Luckily, the night was very mild and I actually slept quite well, especially given the circumstances. We lost an hour with daylight savings time, but we were off by 7:45 (new time). Tincup was an easy walk to the ridge and then, after about a half dozen false summits, we finally sat atop our first summit of the weekend. We were both expecting the peaks to be bumps along the divide, but Emma Burr offered an intimidating view and we weren’t certain how successful the day was going to end up for us.
We figured we’d give it a go and see what happened but the walk over was uneventful for the most part. As long as there was real estate on the west side of the divide it was windblown enough to allow safe passage.

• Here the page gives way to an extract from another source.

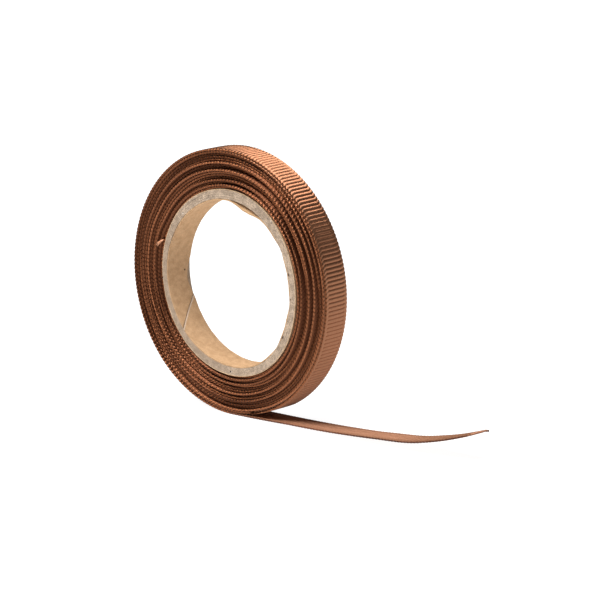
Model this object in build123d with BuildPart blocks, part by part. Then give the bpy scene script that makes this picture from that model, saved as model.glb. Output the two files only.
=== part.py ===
"""A small roll of ribbed (grosgrain) ribbon on a spiral-wound paperboard core.

The roll stands on its edge.  Its axis is Y, the front face looks along -Y and
+Z is up.  The origin is the centre of the core's bore, midway between the two
faces.  Seen from the front the ribbon winds counter-clockwise from the core
outwards, leaves the roll at the very bottom and runs along +X.

Angles are in degrees, counter-clockwise from +X as seen from the front.
Lengths are in millimetres.
"""
from build123d import *
import math
import os

os.makedirs("parts", exist_ok=True)

# Roll and ribbon
ROLL_RADIUS = 26.9
RIBBON_WIDTH = 6.0
RIBBON_THICKNESS = 0.42
INNER_TURNS = 15

# Paperboard core, from its bore outwards
CORE_BORE_RADIUS = 16.66
CORE_WIDTH = RIBBON_WIDTH
LINER_THICKNESS = 0.25
BOARD_PLIES = 4
BOARD_THICKNESS = 0.40
OUTER_PLY_THICKNESS = 0.15
GLUE_LINE = 0.02

# Each ply is a strip wound as a helix, so its two edges meet in a slanted seam
SEAM_GAP = 0.22
SEAM_LEAN = -41.0
LINER_SEAM_ANGLE = -148.5
SEAM_STEP = 137.0

# Adhesive tape that holds the ribbon's inner end on the core
TAPE_THICKNESS = 0.08
TAPE_WIDTH = 5.0
TAPE_SWEEP = 22.0
TAPE_CLEARANCE = 0.01

# Where the ribbon begins, and where one turn hands over to the next
INNER_END_ANGLE = 160.0
TURN_BREAK_ANGLE = 282.0
LEAVING_ANGLE = 270.0
FULL_TURN = 360.0
HALF_TURN = 180.0

# The outermost turn slides round the turns below it
RUNNING_GAP = 0.12

# Free tail: height of each point of its route over the standing surface,
# measured to the ribbon's underside, against its distance from the roll's foot
TAIL_ROUTE = [(0.0, 0.0), (19.0, 0.0), (38.0, 0.9), (52.0, 2.2), (63.0, 6.2)]
ARC_SHARE = 0.45
CREASE_X = 22.0
CREASE_GAP = 0.5


def on_circle(radius, angle):
    """Point in the roll's section at this radius and angle."""
    return (radius * math.cos(math.radians(angle)), radius * math.sin(math.radians(angle)))


def save(piece, name):
    """Label the finished piece and write it to its own STEP file."""
    piece.part.label = name
    export_step(piece.part, f"parts/{name}.step")


def core_ply(name, inner_radius, thickness, seam_angle):
    """One paper ply of the core: a ring with the slanted seam of its helix."""
    with BuildPart() as ply:
        with BuildSketch(Plane.XZ):
            Circle(inner_radius + thickness)
            Circle(inner_radius, mode=Mode.SUBTRACT)
        extrude(amount=CORE_WIDTH / 2, both=True)
        x, z = on_circle(1, seam_angle)
        with BuildSketch(Plane(origin=(0, 0, 0), x_dir=(0, 1, 0), z_dir=(x, 0, z))):
            Rectangle(2 * CORE_WIDTH, SEAM_GAP, rotation=SEAM_LEAN)
        extrude(amount=ROLL_RADIUS, mode=Mode.SUBTRACT)
    save(ply, name)


def band(name, inner_radius, thickness, width, start_angle, sweep_angle):
    """A strip of constant radius wrapped about the roll's axis."""
    with BuildPart() as strip:
        with BuildSketch(Plane.XZ):
            with BuildLine():
                inner = CenterArc((0, 0), inner_radius, start_angle, sweep_angle)
                outer = CenterArc((0, 0), inner_radius + thickness, start_angle, sweep_angle)
                Line(inner @ 0, outer @ 0)
                Line(inner @ 1, outer @ 1)
            make_face()
        extrude(amount=width / 2, both=True)
    save(strip, name)


def spiral_arcs(radius, pitch, start_angle):
    """The arcs of a spiral from start_angle to the next turn break.

    radius is the spiral's radius at the break where its turn ends.  Each half
    turn is one arc, and the two centres lie a quarter of the pitch either side
    of the axis, so the arcs meet without a kink and the radius grows by one
    pitch a turn.
    """
    near = on_circle(pitch / 4, TURN_BREAK_ANGLE)
    far = on_circle(-pitch / 4, TURN_BREAK_ANGLE)
    half_way = TURN_BREAK_ANGLE - HALF_TURN
    last_arc_start = max(start_angle, half_way)
    arcs = []
    if start_angle < half_way:
        arcs.append(CenterArc(far, radius - 3 * pitch / 4, start_angle, half_way - start_angle))
    arcs.append(
        CenterArc(near, radius - pitch / 4, last_arc_start, TURN_BREAK_ANGLE - last_arc_start)
    )
    return arcs


def ribbon_turn(name, end_radius, pitch, start_angle):
    """One turn of ribbon, from start_angle to the turn break."""
    with BuildPart() as turn:
        with BuildSketch(Plane.XZ):
            with BuildLine():
                inner = spiral_arcs(end_radius, pitch, start_angle)
                outer = spiral_arcs(end_radius + RIBBON_THICKNESS, pitch, start_angle)
                Line(inner[0] @ 0, outer[0] @ 0)
                Line(inner[-1] @ 1, outer[-1] @ 1)
            make_face()
        extrude(amount=RIBBON_WIDTH / 2, both=True)
    save(turn, name)


# --- Core ------------------------------------------------------------------
ply_radius = CORE_BORE_RADIUS
core_ply("core_liner", ply_radius, LINER_THICKNESS, LINER_SEAM_ANGLE)
ply_radius += LINER_THICKNESS + GLUE_LINE
for ply_number in range(1, BOARD_PLIES + 1):
    seam_angle = LINER_SEAM_ANGLE + ply_number * SEAM_STEP
    core_ply(f"core_board_ply_{ply_number}", ply_radius, BOARD_THICKNESS, seam_angle)
    ply_radius += BOARD_THICKNESS + GLUE_LINE
outer_seam_angle = LINER_SEAM_ANGLE + (BOARD_PLIES + 1) * SEAM_STEP
core_ply("core_outer_ply", ply_radius, OUTER_PLY_THICKNESS, outer_seam_angle)
core_radius = ply_radius + OUTER_PLY_THICKNESS

# --- Ribbon wound on the core -------------------------------------------------
band(
    "start_tape",
    core_radius + TAPE_CLEARANCE,
    TAPE_THICKNESS,
    TAPE_WIDTH,
    INNER_END_ANGLE,
    TAPE_SWEEP,
)
first_radius = core_radius + TAPE_THICKNESS + 2 * TAPE_CLEARANCE
outer_turn_radius = ROLL_RADIUS - RIBBON_THICKNESS
last_radius = outer_turn_radius - RUNNING_GAP - RIBBON_THICKNESS
lead_in_angle = math.radians(TURN_BREAK_ANGLE - INNER_END_ANGLE)
lead_in_rise = (1 - math.cos(lead_in_angle)) / 4
turn_pitch = (last_radius - first_radius) / (INNER_TURNS + lead_in_rise)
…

Once atop Emma Burr, the hike beyond to Kruetzer looked like more of the same, but time consuming and more effort than if coming from the north. Going through timelines in our head, we decided to leave it for another day and enjoy the mild morning atop the peak.
On the way back to camp, a couple of C130s buzzed Cottonwood Pass just to the north, dropped down to about 12,000 feet over Taylor Reservoir and then banked east once over Gunnison and then headed for home over Monarch. We were actually above them for a lot of the time and it was an interesting experience to look down on planes of that size flying.
The hike out was the hike out – just one foot in front of the other for a couple of hours until reaching the car. We were both in a hurry to get back to our respective families so we skipped the post-climb and I just drove through Wendy’s in Aspen Grove.
Looking back, the high camp idea was a huge success but I can’t imagine trying it without cherry picking a perfect forecast. Colin and I mapped out a couple more projects in the area and hopefully we can coordinate a few more adventures in the Southern Sawatch. I never thought I’d say that, but still, I don’t think you’ll catch me there in August.